Not that the truth would have helped it much, at least in its dealings with senior figures in the Church of England. One can see the bishops' problem; Christianity sits uneasily with war. Yet from at least the time of St Augustine, great Christian scholars sought to reclaim war from evil and to establish principles which would define a just war. The cause had to be good, with right upheld and wrongs suppressed. The force used, and the casualties inflicted, had to be proportionate to the likely benefits. Care should be taken not to inflict excessive suffering upon a defeated adversary. If such rules were observed - as they were in Iraq - the war could be legitimate. It is hard to believe that Augustine, Aquinas or Grotius would have had any complaints about the allied campaign in Iraq (though it is also true that they would probably have lowered their thresholds for a war against pagans).

So there would have been respectable theological precedents to enable today's bishops to support the Iraq war and to lend encouragement to a restrained and solemn celebration, in which the sword would approach the altar with humility while the good soldier was blessed; in which courage would be honoured, but all to the greater glory of God. After Alamein, Churchill ordered church bells to be rung, which they were, all across the nation. If today's clergy had been in office, half of the bells would have remained silent, while the largely empty pews were regaled with prim, priggish little admonitions about the dangers of triumphalism.

When Archbishop Williams was appointed to Canterbury, fears were expressed that he would be an uncritical supporter of New Labour. These were clearly unfounded. The Archbishop, and many of those around him, are visceral old Labourites. In their book, the West is always wrong: the Americans, doubly so. It is utterly wrong of any British government to support a conservative Republican president in a campaign against an Arab country. There is no high Christian principle involved in any of this; it is merely an instinctive reaction. It is also one which renders the Archbishop unworthy to lead a national church.

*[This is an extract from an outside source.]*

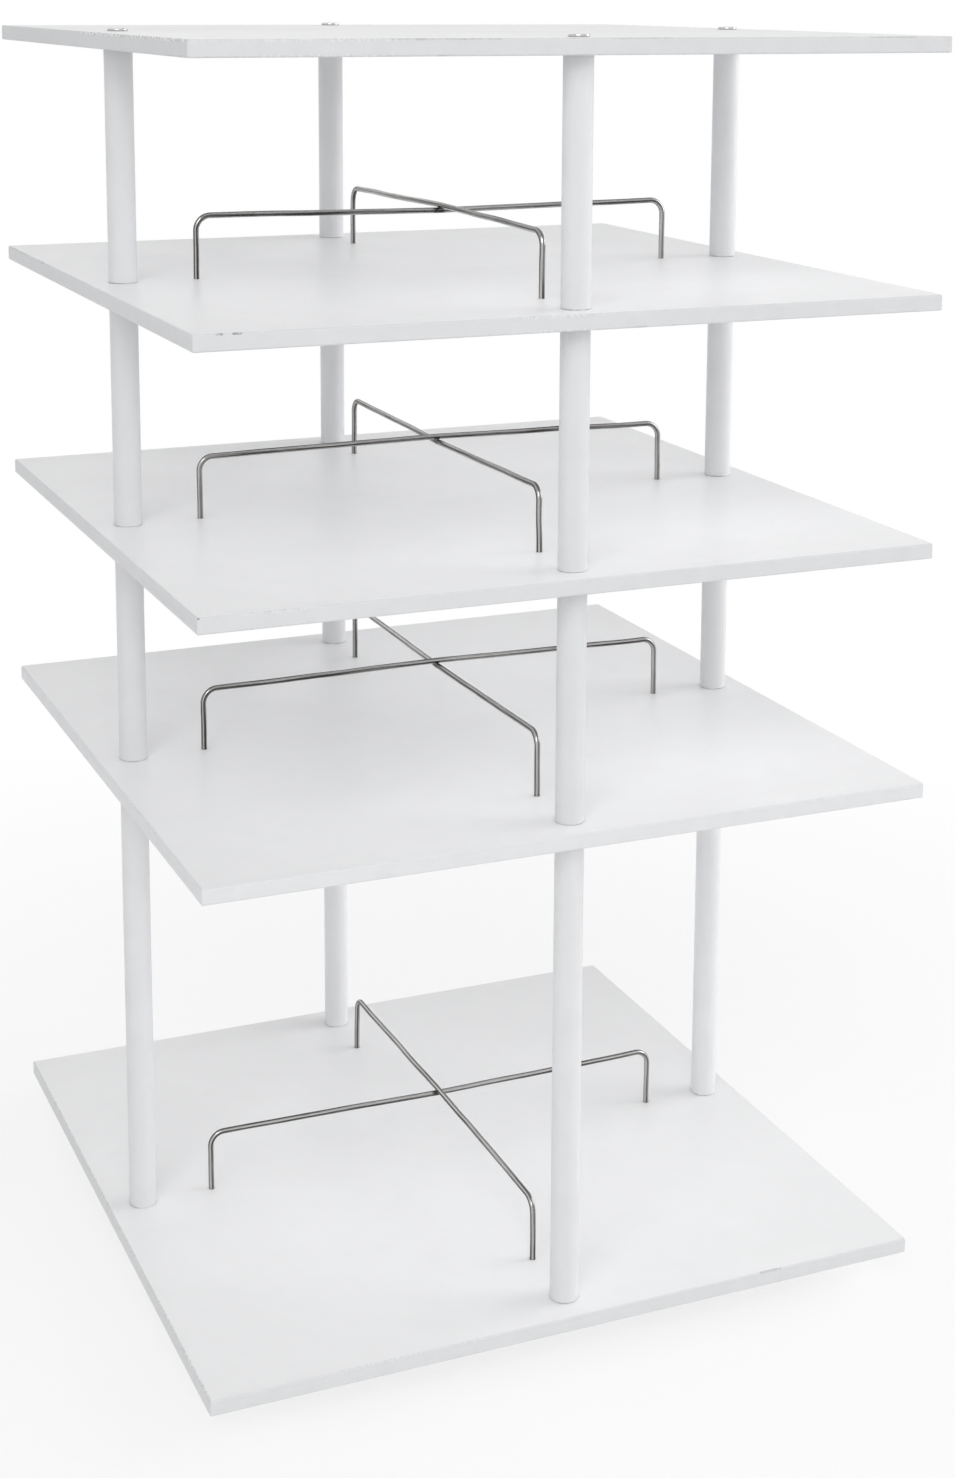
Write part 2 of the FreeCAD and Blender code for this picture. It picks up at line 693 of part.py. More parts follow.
def make_balls():
    name = "bearing_balls"
    body = new_body(name)
    radius = dim["ball_diameter"] / 2
    middle = dim["bearing_height"] / 2
    sketch = new_sketch(body, name + "_section", "XZ_Plane")
    circle = Part.Circle(point(race, middle), FreeCAD.Vector(0, 0, 1), radius.number)
    arc = sketch.addGeometry(Part.ArcOfCircle(circle, -math.pi / 2, math.pi / 2), False)
    bottom = (race, middle - radius)
    top = (race, middle + radius)
    line = sketch.addGeometry(Part.LineSegment(point(*bottom), point(*top)), False)
    sketch.addConstraint(Sketcher.Constraint("Coincident", arc, 1, line, 1))
    sketch.addConstraint(Sketcher.Constraint("Coincident", arc, 2, line, 2))
    sketch.addConstraint(Sketcher.Constraint("PointOnObject", arc, 3, line))
    place_point(sketch, line, 1, *bottom)
    place_point(sketch, line, 2, *top)
    draw_axis(sketch, race)
    turned = revolve(body, sketch, (sketch, ["Axis0"]))
    repeat_round(body, [turned], dim["ball_count"])
    finish(body, base_top)


def make_ball_cage():
    name = "ball_cage"
    body = new_body(name)
    underside = (dim["bearing_height"] - dim["cage_thickness"]) / 2
    band = new_sketch(body, name + "_band", "XY_Plane", underside)
    draw_circle(band, 0, 0, race * 2 + dim["cage_width"])
    draw_circle(band, 0, 0, race * 2 - dim["cage_width"])
    pad(body, band, dim["cage_thickness"])
    pocket_sketch = new_sketch(body, name + "_hole", "XY_Plane", underside)
    draw_circle(pocket_sketch, race, 0, dim["ball_diameter"] + dim["pocket_play"] * 2)
    hole = pocket(body, pocket_sketch, dim["cage_thickness"], upwards=True)
    repeat_round(body, [hole], dim["ball_count"])
    finish(body, base_top)


# The base board, its feet and the wood screws.
def make_base_board():
    name = "base_board"
    body = new_body(name)
    disc = new_sketch(body, name + "_disc", "XY_Plane")
    draw_circle(disc, 0, 0, dim["base_diameter"])
    slab = pad(body, disc, dim["base_thickness"])
    rims = edges_of(slab, lambda edge: edge.isClosed())
    round_edges(body, slab, rims, dim["base_edge_radius"])
    access = new_sketch(body, name + "_access_hole", "XY_Plane")
    draw_circle(access, screw_circle, 0, dim["access_hole_diameter"])
    pocket(body, access, dim["base_thickness"], upwards=True)
    pilots = new_sketch(body, name + "_pilot_holes", "XY_Plane", dim["base_thickness"])
    for right, back in CORNERS:
        draw_circle(pilots, screw_offset * right, screw_offset * back, screw_hole)
    pocket(body, pilots, dim["screw_length"] - dim["sheet_thickness"])
    foot_holes = new_sketch(body, name + "_foot_hole", "XY_Plane")
    turn = math.radians(FOOT_TURN)
    across = foot_circle * math.cos(turn)
    along = foot_circle * math.sin(turn)
    draw_circle(foot_holes, across, along, screw_hole)
    depth = dim["foot_screw_length"] - (dim["foot_height"] - foot_screw_head_z)
    hole = pocket(body, foot_holes, depth, upwards=True)
    repeat_round(body, [hole], dim["foot_count"])
    finish(body, base_bottom)


def make_feet():
    top_radius = dim["foot_diameter"] / 2
    floor_radius = top_radius - dim["foot_taper"]
    recess = dim["foot_recess_diameter"] / 2
    hole = screw_hole / 2
    outline = (
        (recess, 0),
        (floor_radius, 0),
        (top_radius, dim["foot_height"]),
        (hole, dim["foot_height"]),
        (hole, dim["foot_recess_depth"]),
        (recess, dim["foot_recess_depth"]),
    )
    body, _ = turned_ring("feet", foot_circle, dim["foot_count"], (outline,))
    finish(body, 0, FOOT_TURN)


def make_screws(name, circle, count, up, length, point_side, turn):
    """Pan-head wood screws: point_side is 1 where they point up from their seat, -1 down."""
    radius = dim["screw_diameter"] / 2
    head_radius = dim["screw_head_diameter"] / 2
    head_height = dim["screw_head_height"]
    chamfer = dim["screw_head_chamfer"]
    profile = (
        (0, -head_height),
        (head_radius - chamfer, -head_height),
        (head_radius, chamfer - head_height),
        (head_radius, 0),
        (radius, 0),
        (radius, length - dim["screw_point"]),
        (0, length),
    )
    outline = [(across, height * point_side) for across, height in profile]
    body, _ = turned_ring(name, circle, count, (outline,))
    finish(body, up, turn)


def make_tower():
    for name, up, with_hoops, on_bearing in (
        ("top_shelf", top_shelf_z, False, False),
        ("upper_shelf", upper_shelf_z, True, False),
        ("middle_shelf", middle_shelf_z, True, False),
        ("lower_shelf", lower_shelf_z, True, False),
        ("bottom_shelf", bottom_shelf_z, True, True),
    ):
        make_shelf(name, up, with_hoops, on_bearing)
    tiers = (
        ("tier_1", upper_shelf_z, dim["tier_height"], 1),
        ("tier_2", middle_shelf_z, dim["tier_height"], -1),
        ("tier_3", lower_shelf_z, dim["tier_height"], -1),
        ("boot_tier", bottom_shelf_z, dim["boot_tier_height"], 1),
    )
    for tier, shelf_z, length, bow_side in tiers:
        floor_z = shelf_z + dim["shelf_thickness"]
        for side, right, back in SIDES:
            make_post("%s_%s_post" % (tier, side), floor_z, length, right, back)
        make_inserts(tier + "_post_inserts", floor_z, length)
        make_hoop(tier + "_front_to_back_hoop", floor_z, QUARTER_TURN, bow_side)
        make_hoop(tier + "_side_to_side_hoop", floor_z, 0, -bow_side)
    make_studs("upper_shelf_studs", upper_shelf_z)
    make_studs("middle_shelf_studs", middle_shelf_z)
    make_studs("lower_shelf_studs", lower_shelf_z)
    make_bolts("top_shelf_bolts", top_face_z, 1)
    make_bolts("bottom_shelf_bolts", bottom_shelf_z, -1)


def make_turntable():
    make_bearing_plate("lower_bearing_plate", False)
    make_bearing_plate("upper_bearing_plate", True)
    make_retaining_ring()
    make_rivets()
    make_balls()
    make_ball_cage()
    make_base_board()
    make_feet()
    length = dim["screw_length"]
    lower_seat = base_top + dim["sheet_thickness"]
    upper_seat = bottom_shelf_z - dim["sheet_thickness"]
    make_screws("lower_plate_screws", screw_circle, SIDE_COUNT, lower_seat, length, -1, CORNER_TURN)
    make_screws("upper_plate_screws", screw_circle, SIDE_COUNT, upper_seat, length, 1, CORNER_TURN)
    foot_length = dim["foot_screw_length"]
    make_screws(
        "foot_screws", foot_circle, dim["foot_count"], foot_screw_head_z, foot_length, 1, FOOT_TURN
    )


def check(body):
    """Stops unless every feature of the body is built and its shape is whole."""
    for feature in [body] + list(body.Group):
        if {"Invalid", "Error"} & set(feature.State):
            raise RuntimeError("%s failed: %s" % (feature.Name, feature.State))
    if body.Shape.isNull() or not body.Shape.isValid():
        raise RuntimeError("%s has no valid shape" % body.Label)


make_tower()
make_turntable()
document.recompute()
for piece in pieces:
    check(piece)
os.makedirs("parts", exist_ok=True)
for piece in pieces:
    piece.Shape.exportStep("parts/%s.step" % piece.Label)
    solids = len(piece.Shape.Solids)
    print("%-36s %3d solids %14.1f mm3" % (piece.Label, solids, piece.Shape.Volume))
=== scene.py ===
import math

import bmesh
import bpy
from mathutils import Euler, Matrix, Vector


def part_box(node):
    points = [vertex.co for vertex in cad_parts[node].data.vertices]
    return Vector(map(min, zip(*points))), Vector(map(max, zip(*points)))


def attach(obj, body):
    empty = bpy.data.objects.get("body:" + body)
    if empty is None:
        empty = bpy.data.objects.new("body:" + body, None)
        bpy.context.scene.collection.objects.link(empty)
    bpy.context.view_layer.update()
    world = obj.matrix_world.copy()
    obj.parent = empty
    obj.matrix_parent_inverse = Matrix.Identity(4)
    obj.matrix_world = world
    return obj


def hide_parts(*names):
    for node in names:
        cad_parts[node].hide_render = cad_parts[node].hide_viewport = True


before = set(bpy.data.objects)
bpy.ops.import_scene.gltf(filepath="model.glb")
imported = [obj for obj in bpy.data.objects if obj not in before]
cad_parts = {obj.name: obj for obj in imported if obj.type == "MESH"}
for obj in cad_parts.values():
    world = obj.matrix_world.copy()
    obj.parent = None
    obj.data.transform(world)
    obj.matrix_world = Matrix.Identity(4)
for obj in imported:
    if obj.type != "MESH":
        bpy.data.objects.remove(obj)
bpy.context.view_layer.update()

# The finish of a white shoe tower that turns on its base. Metres, +Z up, origin on the floor
# below the turning axis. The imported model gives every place; this script adds the surfaces,
# the bent wires, the bolts and screws with their sockets, and the small parts of the bearing.

MM = 0.001
TIERS = ("tier_1", "tier_2", "tier_3", "boot_tier")

POST_CIRCLE = 275.0 * MM
POST_RADIUS = 11.5 * MM
HOOP_CIRCLE = 213.5 * MM
WIRE_RADIUS = 2.4 * MM

# Camera.
CAMERA_PLACE = (-0.7431, -1.8451, 1.0791)
CAMERA_TURN = (79.98, -0.26, -22.87)
LENS = 57.0
SHIFT_UP = -0.227

# Light of the room: its level at the horizon and overhead, and how it leans to one side.
ROOM_HORIZON = 1.38
ROOM_ZENITH = 0.30
ROOM_BRIGHT_SIDE = (0.165, -0.03, 0.0)

# Lamps: place, aim, width, height and power in watts.
LAMPS = {
    "key_softbox": ((3.1, -0.6, 1.75), (0.0, 0.0, 0.35), 2.2, 1.8, 38.0),
    "front_softbox": ((-1.3, -2.3, 2.6), (0.0, 0.0, 0.4), 2.0, 1.6, 33.0),
}

# From where to where, away from the tower, the floor turns from lit to plain white.
FLOOR_FADE = (0.4, 1.5)
FLOOR_RADIUS = 14.0
FLOOR_DROP = 0.2 * MM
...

He may not wish to do so. Before Dr Williams was enthroned, he commissioned studies as to the consequences of disestablishment and gave the impression of being sympathetic to the separation of Church and State. Yet this is dangerous territory for the Church. If the studies were intellectually rigorous, they ought to have informed him that without the State, the Church of England would not exist.

This necessary symbiosis between Church and State goes back to the Church's origins. Brendan Behan wrote a history of the origins of the Church of England which were so succinct that it only took him one sentence: "The Church of England was founded on the bollocks of Henry VIII.'' Not that Henry was ever a coherent Anglican; that had to wait until his daughter Elizabeth. She found herself dealing with a largely Puritan hierarchy which wished to implement a much more Protestant form of worship. But she insisted that even if Anglicanism could no longer be Roman Catholic, it would remain Catholic.

That was the Elizabethan settlement, but it settled little; it has been under attack for 400 years. Puritans in the 17th century, Deists and Methodists in the 18th; Roman Catholics in the 19th, agnostics in the 20th, militant homosexuals in the 21st; old Henry's restless appendages were almost as disruptive for future Archbishops of Canterbury as they were for his wives.

Better an unstable foundation than none at all. The Church of England may have evolved out of a compromise between Catholicism and Calvinism, but the middle way which it took seemed to chime as easily with the English character as the chime of its bells delights the English ear. "My kingdom is not of this world''; there are those who would argue that a church which follows such a master should never be an establishment beholden to the State. Yet the Church of England's established position not only helped to civilise the State. It also helped the Church to hold together, while giving comfort, solace and pleasure to millions of adherents down the ages. In theological terms, establishment may be a dubious concept. In a fallen world, it has worked.

But it is now under threat. If matters drift on as they are, there would be no necessity for a formal break. The Church of England would cease to be the national church, not through disestablishment but through moral implosion. It would have demonstrated itself as unworthy to play any serious role in our national life, just as it is now proving its unworthiness to bless our servicemen.